Intending to offer a sacrifice to Jupiter, he ordered his
attendants to go in search of water from a running stream for a
libation. There was an ancient wood there, free from desecration, and,
in the centre of it, a chasm thick with bushes and willow branches,
framed in effect by stones making a low arch, and rich with copious
springs. There was a snake sacred to Mars concealed in this cave, with
a prominent golden crest. Fire flickered in its eyes, its whole body
was swollen with venom, its three-forked tongue flickered, and its
teeth were set in a triple row.
After the people of Tyre, setting out, a fatal step, reached the
grove, and let their pitchers down into the water, it gave out a
reverberation. The dark green snake thrust his head out of the deep
cavern, hissing awesomely. The pitchers fell from their hands, the
blood left their bodies, and, terrified, a sudden tremor took
possession of their limbs. The snake winds his scaly coils in restless
writhings, and, shooting upwards, curves into a huge arc. With half
its length raised into thin air, it peers down over the whole wood,
its body as great, seen in its entirety, as that Dragon that separates
the twin constellations of the Bear. Without pause he takes the
Phoenicians, whether they prepare to fight, run, or are held by fear
itself.
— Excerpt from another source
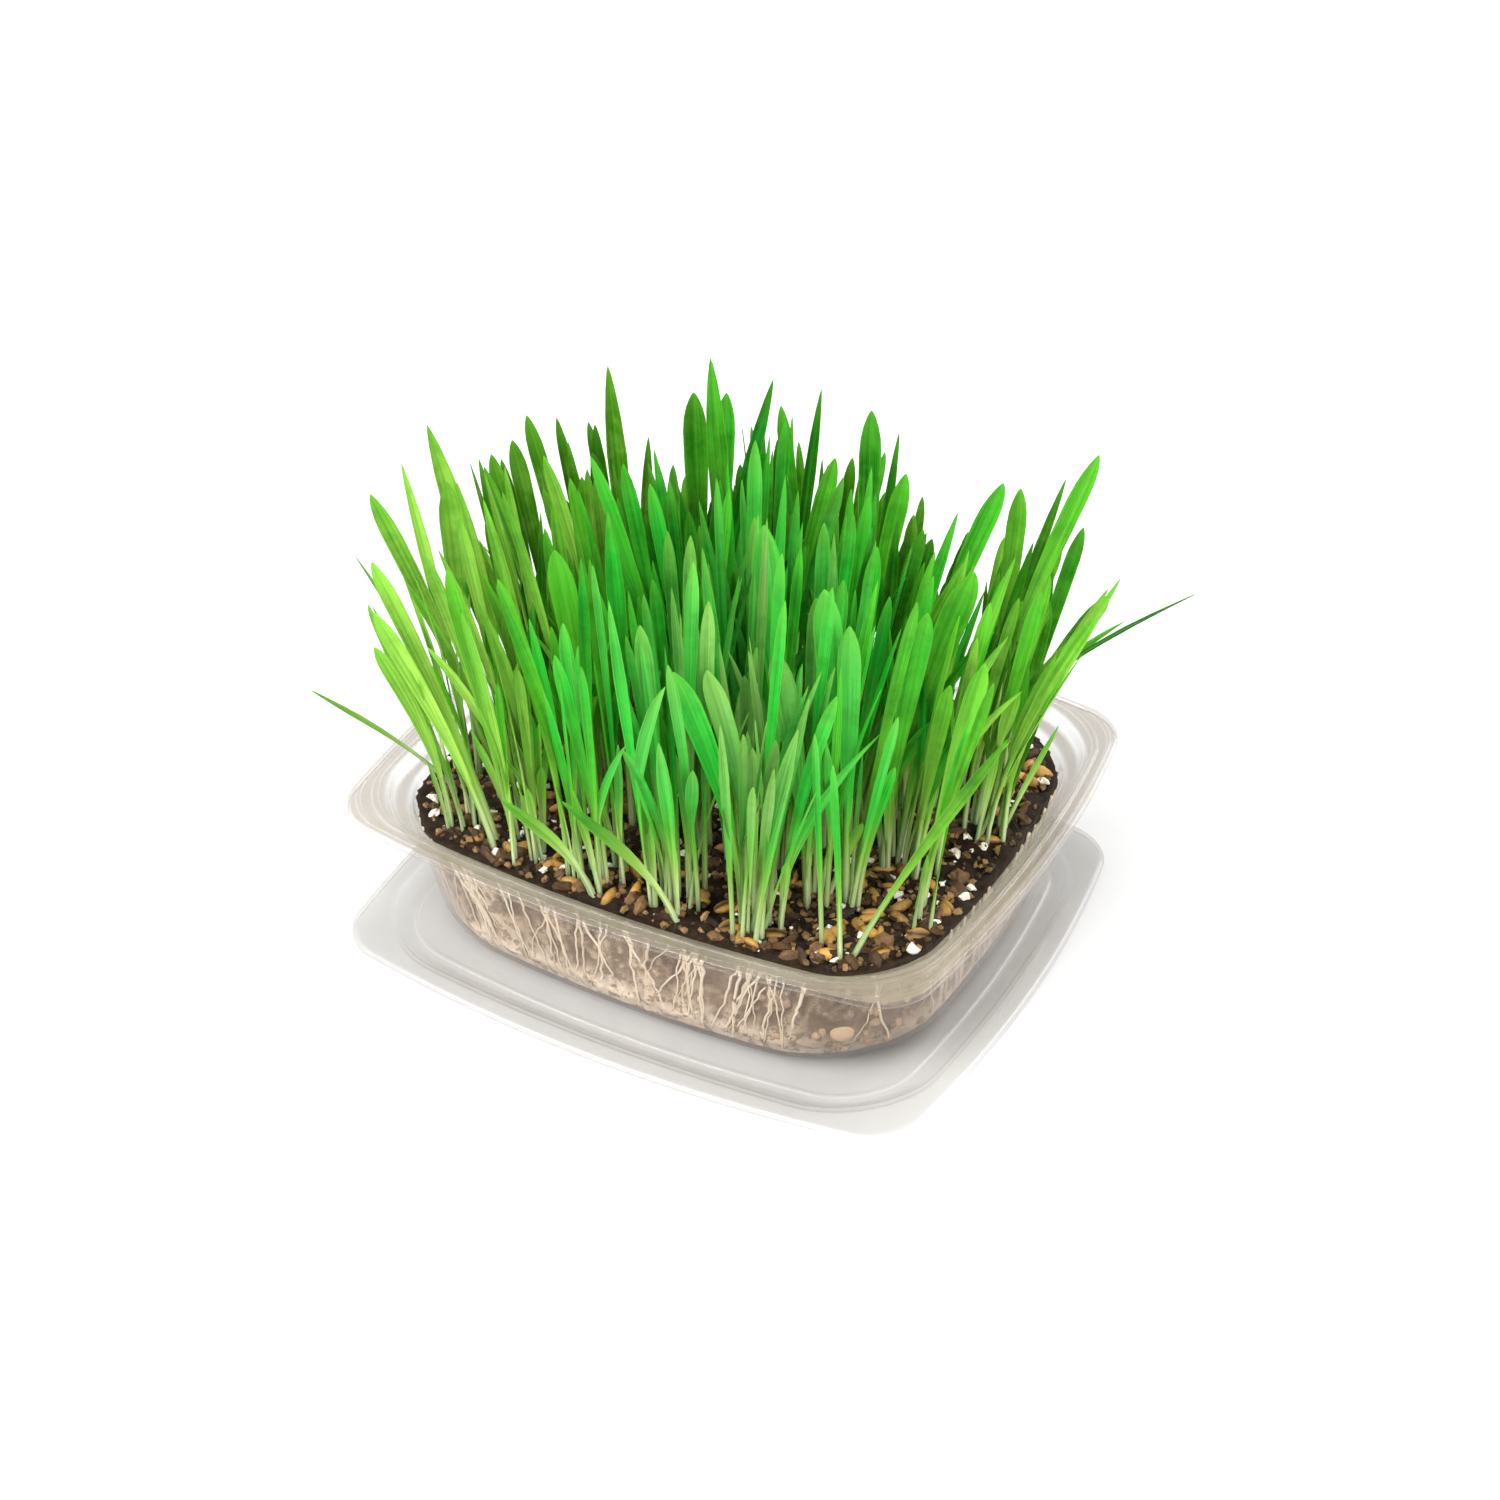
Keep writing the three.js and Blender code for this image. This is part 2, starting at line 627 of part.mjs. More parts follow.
const tufts = growTufts();
const planting = new THREE.Group();
planting.position.set(TUB_SHIFT[0], TUB_SHIFT[1], 0);
let soil = joined([soilGeometry().translate(0, 0, TUB_FLOOR), ...looseGrains(tufts)]);
tufts.forEach((tuft) => {
  soil = soil.subtract(toSolid(crownGeometry(tuft, CROWN_CLEAR, CROWN_DEPTH + GAP, CROWN_DEPTH)));
});
planting.add(named("soil", toGeometry(soil), soilMix));

const grainRandom = randomSource(SEED + 1);
tufts.forEach((tuft, i) => {
  const name = `tuft_${String(i + 1).padStart(2, "0")}`;
  planting.add(named(name, tuftGeometry(tuft, grainRandom), freshGreen));
});
wheatgrassTray.add(planting);

export default wheatgrassTray;
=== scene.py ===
"""Wheatgrass in a clear plastic tub that stands on its own lid as a saucer.

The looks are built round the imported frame. Sizes are in millimetres in the frame's axes and
become metres when a mesh is made.
"""

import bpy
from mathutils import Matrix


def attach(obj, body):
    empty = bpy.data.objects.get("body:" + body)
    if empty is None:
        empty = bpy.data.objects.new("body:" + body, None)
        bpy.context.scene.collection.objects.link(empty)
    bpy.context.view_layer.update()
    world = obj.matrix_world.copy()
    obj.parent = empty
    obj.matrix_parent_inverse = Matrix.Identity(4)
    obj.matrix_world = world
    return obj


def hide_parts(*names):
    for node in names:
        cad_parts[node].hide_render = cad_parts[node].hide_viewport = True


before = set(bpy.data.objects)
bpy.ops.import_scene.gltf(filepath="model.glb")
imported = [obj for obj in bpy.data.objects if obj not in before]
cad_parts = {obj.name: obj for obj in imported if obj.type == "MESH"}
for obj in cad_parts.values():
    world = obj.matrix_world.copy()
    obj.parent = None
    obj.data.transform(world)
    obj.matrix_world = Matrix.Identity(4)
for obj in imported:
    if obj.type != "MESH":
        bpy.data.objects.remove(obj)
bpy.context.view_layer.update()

import logging
import math
from collections.abc import Callable
from dataclasses import dataclass, field
from enum import Enum
from typing import NamedTuple

import bpy
import numpy as np

LOG = logging.getLogger("wheatgrass_tray")
MM = 0.001
Array = np.ndarray
Generator = np.random.Generator
Material = bpy.types.Material
Object = bpy.types.Object
Socket = bpy.types.NodeSocket
Colour = tuple[float, float, float]

# ---------- sizes that the solids share ----------

HALF_LENGTH, HALF_WIDTH = 93.0, 81.0
BOW_SHORT, BOW_LONG = 6.8, 8.6
CORNER = 11.0
INNER_BOW = 0.8
SHEET = 0.8
GAP = 0.3
LIP = 1.2
LID_RISE = 3.2
LID_UNDER = LID_RISE - SHEET
TUB_HEIGHT = 41.5
TUB_UNDER = TUB_HEIGHT - SHEET
BEAD = TUB_HEIGHT + 0.4
WALL_OUT, WALL_IN = 13.4, 14.2  # the wall's insets at its foot, outside and inside
TUB_SHIFT = np.array([-1.2, 5.0, 0.0])
SEAT = TUB_HEIGHT - 4.6
FLOOR_FILLET = 7.0
FILLET_MIDDLE = FLOOR_FILLET * (1 - math.sqrt(0.5))
TUB_FLOOR = SHEET + GAP
RIM = TUB_FLOOR + TUB_HEIGHT
SOIL_TOP = RIM - 6.0
SOIL_INSET = 11.3 + GAP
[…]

Some he slays with his bite, some he kills in his deep
embraces, others with the corrupting putrefaction of his venomous
breath.
[3.1-49]
According to William Smith's 1888 Dictionary of Greek and Roman Biography and Mythology, the scholion on Aristophanes' Frogs 1256 mentions the story, as does the one on Euripides' Phoinissai 638. Frazer mentions the latter of these two scholia in the above-mentioned footnote as well, saying that this scholion "quotes the oracle at full length".
In Early Greek Mythography Vol. 2: Commentary, Robert Louis Fowler cites the 300s BC Athenian comic poet Eubulus, whose work currently survives only in fragments, as having said, in Fragment 33 (entitled Europa), that the Pythia instructed Cadmus to "found a city of Boiotoi [Boeotians]".